Health Information Compliance Alert

YOU BE THE SECURITY EXPERT:

HOW SHOULD WE ACCOUNT FOR WORKER'S COMP DISCLOSURES?

Read the situation below and decide how you would handle it before you compare it to our expert's advice.

Question: Workers' compensation disclosures are not listed as being exempt from the accounting requirement. I'm confused because our primary relationship with workers' comp is as a payor, which would cause the disclosure to fall under treatment, payment and health care operations.

Could you please clarify if and when workers' comp disclosures need to be accounted for?

Answer: There are potentially two different answers to this question, explains Kristen Rosati, an attorney with Coppersmith Gordon Schermer Owens & Nelson in Phoenix. "If you're paying workers' comp claims--if that's all you do--you're not even a HIPAA covered entity, because workers' comp insurance programs are excluded from the definition of a health plan," she says, adding that workers' comp insurance companies are not HIPAA health plans.

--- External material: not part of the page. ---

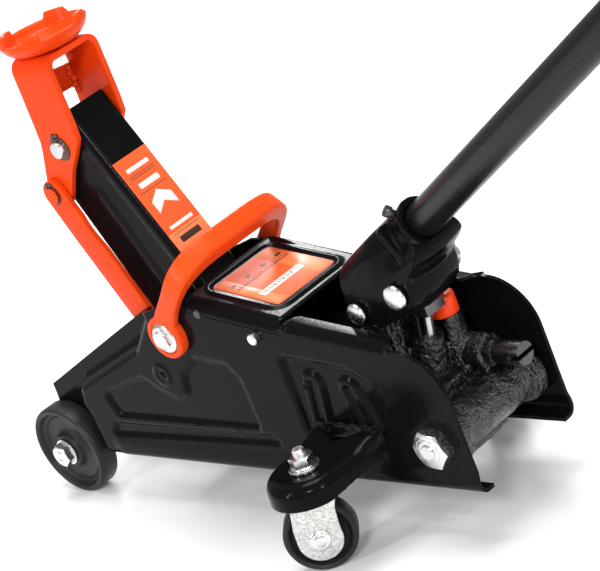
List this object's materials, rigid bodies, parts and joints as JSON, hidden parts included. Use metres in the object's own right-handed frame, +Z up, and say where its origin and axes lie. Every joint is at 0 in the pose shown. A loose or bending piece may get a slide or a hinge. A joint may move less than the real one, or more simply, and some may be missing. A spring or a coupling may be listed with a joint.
{
  "type": "hydraulic floor jack",
  "caption": "Low-profile hydraulic trolley jack with raised lift arm, swivelling saddle, pump handle, carry handle, front wheels and rear casters.",
  "frame": {"origin": "on the floor under the middle of the jack's overall box, arm raised and handle fitted", "axes": "+X towards the handle's end, +Y towards the jack's right-hand side seen from the handle, +Z up"},
  "size_m": [0.9451, 0.223, 0.5191],
  "materials": {
    "black_paint": "gloss",
    "orange_paint": "gloss",
    "orange_plastic": "satin",
    "cap_plastic": "satin",
    "label": "satin",
    "zinc": "bright zinc plated",
    "ground_steel": "ground and polished",
    "black_casting": "rough, painted black",
    "dark_steel": "blackened",
    "grey_steel": "phosphated",
    "wheel_plastic": "satin",
    "caster_plastic": "satin",
    "grip_rubber": "ribbed",
    "seal_rubber": "smooth"
  },
  "bodies": {
    "chassis": {"side_plate_left": "black_paint", "side_plate_right": "black_paint", "cover_plate": "black_paint", "cover_label": "label", "cover_screws": "zinc", "cylinder_block": "black_casting", "ram_cylinder": "black_casting", "ram_gland": "ground_steel", "rear_bolts": "zinc", "caster_bracket_left": "black_paint", "caster_bracket_right": "black_paint", "arm_pivot_shaft": "zinc", "pivot_shaft_clips": "dark_steel", "link_pivot_pins": "zinc", "front_axle_bolts": "zinc", "carry_handle_bolts": "zinc", "filler_cap": "cap_plastic", "socket_pivot_bolt": "zinc", "pump_gland": "black_casting", "floor_brace": "black_paint", "arm_return_springs": "dark_steel", "valve_gland_nut": "black_casting", "caster_nuts": "zinc", "socket_return_spring": "zinc"},
    "release_valve": {"release_valve": "dark_steel"},
    "arm": {"lift_arm": "black_paint", "arm_label": "label", "horn_pin": "ground_steel", "yoke_pin": "zinc", "yoke_pin_clips": "dark_steel"},
    "links": {"link_left": "orange_paint", "link_right": "orange_paint", "link_rivets": "orange_paint", "link_clips": "dark_steel"},
    "yoke": {"saddle_yoke": "orange_paint"},
    "saddle": {"saddle": "orange_paint", "saddle_nut": "zinc"},
    "ram": {"ram_rod": "ground_steel", "ram_head": "black_casting", "ram_piston": "ground_steel", "ram_seal": "seal_rubber"},
    "socket": {"handle_socket": "black_paint", "striker_block": "grey_steel", "striker_bolt": "zinc", "clamp_bolt": "dark_steel"},
    "handle": {"handle_lower_tube": "black_paint", "handle_upper_tube": "black_paint", "handle_grip": "grip_rubber", "handle_snap_pin": "zinc"},
    "pump_piston": {"pump_piston": "ground_steel"},
    "carry_handle": {"carry_handle": "orange_plastic"},
    "front_wheel_left": {"front_wheel_left": "wheel_plastic"},
    "front_wheel_right": {"front_wheel_right": "wheel_plastic"},
    "caster_left": {"caster_fork_left": "zinc", "caster_axle_left": "zinc"},
    "caster_right": {"caster_fork_right": "zinc", "caster_axle_right": "zinc"},
    "caster_wheel_left": {"caster_wheel_left": "caster_plastic"},
    "caster_wheel_right": {"caster_wheel_right": "caster_plastic"}
  },
  "joints": [
    {"name": "arm_lift", "type": "hinge", "parent": "chassis", "child": "arm", "pos_m": [-0.25965, 0, 0.095], "axis": [0, 1, 0], "range_deg": [-76.6, 0]},
    {"name": "ram_slide", "type": "slide", "parent": "chassis", "child": "ram", "axis": [1, 0, 0], "range_m": [0, 0.0475]},
    {"name": "link_swing", "type": "hinge", "parent": "chassis", "child": "links", "pos_m": [-0.28315, 0, 0.0629], "axis": [0, 1, 0], "range_deg": [-76.7, 0.1]},
    {"name": "yoke_level", "type": "hinge", "parent": "arm", "child": "yoke", "pos_m": [-0.33113, 0, 0.26096], "axis": [0, 1, 0], "range_deg": [-0.1, 76.7]},
    {"name": "saddle_swivel", "type": "hinge", "parent": "yoke", "child": "saddle", "pos_m": [-0.32935, 0, 0.32], "axis": [0, 0, 1], "continuous": true},
    {"name": "handle_pump", "type": "hinge", "parent": "chassis", "child": "socket", "pos_m": [-0.10745, 0, 0.1435], "axis": [0, 1, 0], "range_deg": [-32, 0]},
    {"name": "pump_stroke", "type": "slide", "parent": "chassis", "child": "pump_piston", "axis": [0.2706, 0, 0.9627], "range_m": [0, 0.01505]},
    {"name": "handle_pull_out", "type": "slide", "parent": "socket", "child": "handle", "axis": [0.8545, 0, 0.5195], "range_m": [0, 0.05]},
    {"name": "release_turn", "type": "hinge", "parent": "chassis", "child": "release_valve", "pos_m": [-0.05165, 0.022, 0.091], "axis": [1, 0, 0], "range_deg": [0, 180]},
    {"name": "carry_handle_fold", "type": "hinge", "parent": "chassis", "child": "carry_handle", "pos_m": [-0.26615, 0, 0.136], "axis": [0, 1, 0], "range_deg": [-30, 4]},
    {"name": "front_wheel_left_spin", "type": "hinge", "parent": "chassis", "child": "front_wheel_left", "pos_m": [-0.43815, -0.041, 0.0344], "axis": [0, 1, 0], "continuous": true},
    {"name": "front_wheel_right_spin", "type": "hinge", "parent": "chassis", "child": "front_wheel_right", "pos_m": [-0.43815, 0.041, 0.0344], "axis": [0, 1, 0], "continuous": true},
    {"name": "caster_left_swivel", "type": "hinge", "parent": "chassis", "child": "caster_left", "pos_m": [-0.13765, -0.0835, 0.07], "axis": [0, 0, 1], "continuous": true},
    {"name": "caster_wheel_left_spin", "type": "hinge", "parent": "caster_left", "child": "caster_wheel_left", "pos_m": [-0.14249, -0.08785, 0.024], "axis": [0.6691, -0.7431, 0], "continuous": true},
    {"name": "caster_right_swivel", "type": "hinge", "parent": "chassis", "child": "caster_right", "pos_m": [-0.13765, 0.0835, 0.07], "axis": [0, 0, 1], "continuous": true},
    {"name": "caster_wheel_right_spin", "type": "hinge", "parent": "caster_right", "child": "caster_wheel_right", "pos_m": [-0.14249, 0.08785, 0.024], "axis": [0.6691, 0.7431, 0], "continuous": true}
  ],
  "couplings": [
    {"joint": "ram_slide", "follows": "arm_lift", "m_per_rad": -0.03523},
    {"joint": "link_swing", "follows": "arm_lift", "ratio": 1},
    {"joint": "yoke_level", "follows": "arm_lift", "ratio": -1},
    {"joint": "pump_stroke", "follows": "handle_pump", "m_per_rad": -0.02686}
  ]
}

However, if you're a provider and you're disclosing health information under workers' comp without patient authorization - as certain situations allow - then you do need to track that data if the patient ever asks for it. "But if you get the patient's authorization to disclose the information, then you do not need to include it or track it for accounting, because the disclosures that are made pursuant to somebody's authorization don't need to be accounted for," Rosati advises.

Also, make sure that you're aware of how your state's laws may affect workers' comp issues like this, advises Barry Herrin, an attorney with Smith Moore in Atlanta.

Herrin says that if an employee makes a claim for benefits in Georgia, then they've waived their constitutional right to privacy. "Georgia has a state constitutional right to privacy; it's the strongest anywhere in the country that I know of."

If you file a claim for benefits in the Peach State, you waive your right to privacy with regard to all of your medical records, not just those related to the claim, explains Herrin. "So in that case it's a consensual release. You've authorized the treating professional to release that information to the employer, and you don't have to account for consensual releases in the accounting [under HIPAA]."

Herrin says there may be a state that stipulates, "All the records have to be released pursuant to a subpoena issued by the state board of worker's compensation." If that's the case, then it's a nonconsensual release and that would have to be documented.